In contrast, when you install 'libc6-dbg' with apt, you're verifying the package against a list that is signed by a known, trusted key. You're not trusting the mirror, their ISP, your ISP, or any other third parties.

I don't know exactly how build-ids are generated, but apparently they're a SHA-1 hash of the original binary contents and some of the metadata. Setting aside the fact that SHA-1 looks rather weak nowadays, I wonder if it'd be possible to use this to verify the debug info before trying to parse it.

Or if that wouldn't work, perhaps 'strip' could be adapted to embed a strong hash of the debug info in the stripped binary.

A new Debian debuginfod service

Posted Feb 26, 2021 17:11 UTC (Fri) by floppus (guest, #137245) [Link]

> Assuming the debugging symbols are signed in the same way as the packages are

They aren't; that's the problem.

A new Debian debuginfod service

Posted Feb 24, 2021 22:38 UTC (Wed) by roc (subscriber, #30627) [Link] (5 responses)

Does this server offer symbols for all versions of all packages ever published for each distribution? Or only for the latest version of each package on each distribution? Because if the latter it's considerably less useful...

A new Debian debuginfod service

Posted Feb 25, 2021 4:32 UTC (Thu) by pabs (subscriber, #43278) [Link] (4 responses)

The announcement says it is planned to expand it to all the debug packages on snapshot.d.o later.

A new Debian debuginfod service

Posted Feb 25, 2021 6:14 UTC (Thu) by wahern (subscriber, #37304) [Link]

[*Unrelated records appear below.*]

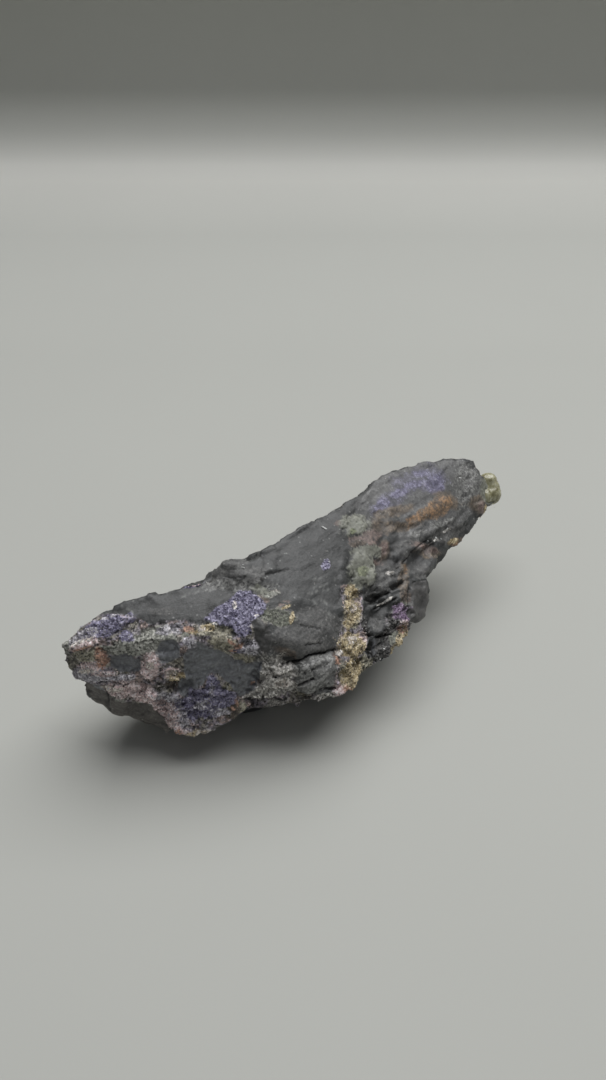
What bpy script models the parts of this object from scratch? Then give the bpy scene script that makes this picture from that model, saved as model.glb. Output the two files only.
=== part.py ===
# Phosphosiderite specimen: one broken slab of dark phosphate rock, rough on every side.
# It is grown together, so it is a single closed solid that rests on one flat facet.
# Frame: +X from the blunt near end to the far tip, +Z up, origin under the middle on the resting facet.
import bpy
import bmesh
from mathutils import Vector, noise

MM = 0.001

# Driving sizes
LENGTH = 132.0 * MM          # near end to far tip, used to size the grain below
VOXEL = LENGTH / 165         # step of the surface net before it is thinned, 0.8 mm
KEPT_TRIANGLES = 9400        # faces left after thinning
CHIP = 5.5 * MM              # width of one broken facet
CHIP_RELIEF = 0.70 * MM      # how far a facet stands in or out
GRAIN = 2.2 * MM             # width of the finer bumps
GRAIN_RELIEF = 0.22 * MM
FLOOR = -6.0 * MM            # height of the resting facet in the blocks' own frame

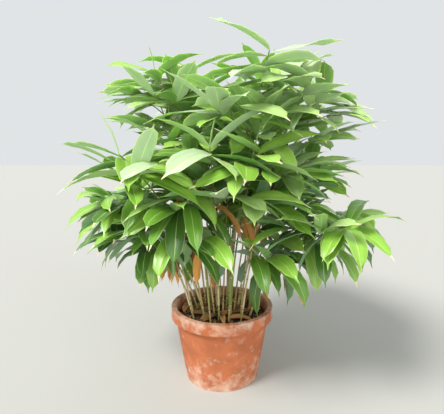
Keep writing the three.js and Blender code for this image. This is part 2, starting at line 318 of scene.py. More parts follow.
def tree_of(outline):
    return BVHTree.FromPolygons(outline[0].tolist(), outline[1])


def cane_feet():
    """Every foot's place on one even spiral, the leafy and the bare canes taking turns over it."""
    count = LEAFY_CANES + BARE_CANES
    leafy, bare = [], []
    for i in range(count):
        share = math.sqrt((i + 0.5) / count)
        turn = i * GOLDEN_ANGLE
        across = STAND_RADIUS * share
        place = (math.cos(turn) * across, math.sin(turn) * across, GROUND + CLEARANCE)
        is_bare = (i + 1) * BARE_CANES // count > i * BARE_CANES // count
        (bare if is_bare else leafy).append({"share": share, "turn": turn, "place": place})
    return leafy, bare


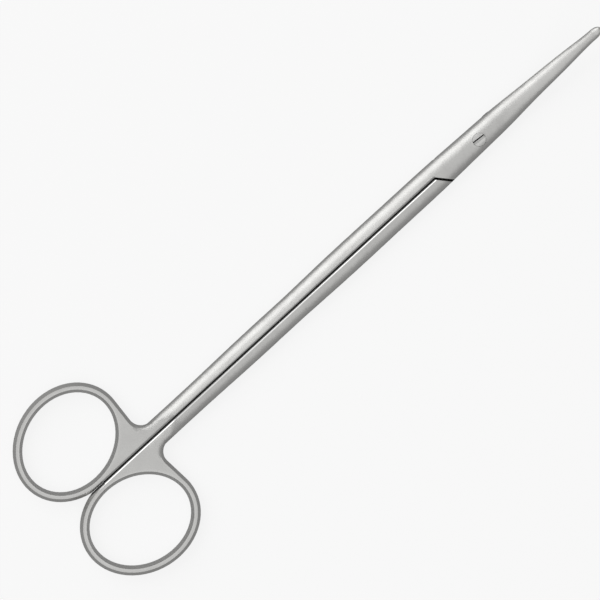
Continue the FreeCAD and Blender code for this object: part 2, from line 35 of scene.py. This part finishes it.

IIUC, conceptually all it's doing is querying the server by BuildID, which is an identifier embedded into all object files. dh_strip ensures this happens when splitting debug symbols during normal dpkg builds, but I think BuildID is injected into all object files as a matter of course by the compiler and/or linker, and this has been the case for awhile. No matter how you strip objects and create debuginfo objects, I think you actually have to put in some effort to remove the BuildID. (In fact, the existing setup for locally preinstalled symbols may already rely on BuildID. I still haven't completely wrapped my head around how gdb looks for external debug symbols.)

If I'm correct, increasing coverage is merely a matter of indexing BuildID for the relevant repositories. Everything should already be in place. If debug packages are available via normal Apt repositories, then indexing them is more a matter of legwork--i.e. including those mirrors and subdirectories in the scan. And if the packages aren't currently available (i.e. really old distribution), then the situation remains unchanged.

A new Debian debuginfod service

Posted Feb 25, 2021 12:26 UTC (Thu) by roc (subscriber, #30627) [Link] (2 responses)

Ah I see, that would be excellent. If all distros supported this it would be even more excellent.

A new Debian debuginfod service

Posted Feb 26, 2021 12:29 UTC (Fri) by mjw (subscriber, #16740) [Link] (1 responses)

Various distros do or are experimenting with having a debuginfod server.
See the public servers list at https://sourceware.org/elfutils/Debuginfod.html

You can use the https://debuginfod.elfutils.org/ server which federates debuginfo packages from those trusted servers.

A new Debian debuginfod service

Posted Feb 26, 2021 22:45 UTC (Fri) by roc (subscriber, #30627) [Link]

For Pernosco we built a home-made thing that scrapes debuginfo packages daily for various Ubuntu releases. Would be great to be able to debuginfod instead, but we need a complete archive of all Ubuntu debuginfo packages ever released.

A new Debian debuginfod service

Posted Feb 25, 2021 1:30 UTC (Thu) by tux3 (subscriber, #101245) [Link]

I hadn't been able to make elfutil's debuginfod feature work till now (not having tried very hard), but I'll be a happy user if this turns out to work reasonably smoothly. Thankee!

A new Debian debuginfod service

Posted Feb 25, 2021 21:52 UTC (Thu) by scientes (guest, #83068) [Link] (1 responses)

The protocol is really lame, the server uses a thread for each request and is susceptible to DDOS and is as scalable as apache 1.0, and it really should have just used HTTP/1.1.... sigh....

A new Debian debuginfod service

Posted Feb 25, 2021 21:56 UTC (Thu) by scientes (guest, #83068) [Link]

Ok sorry for not checking again. Everything looks OK.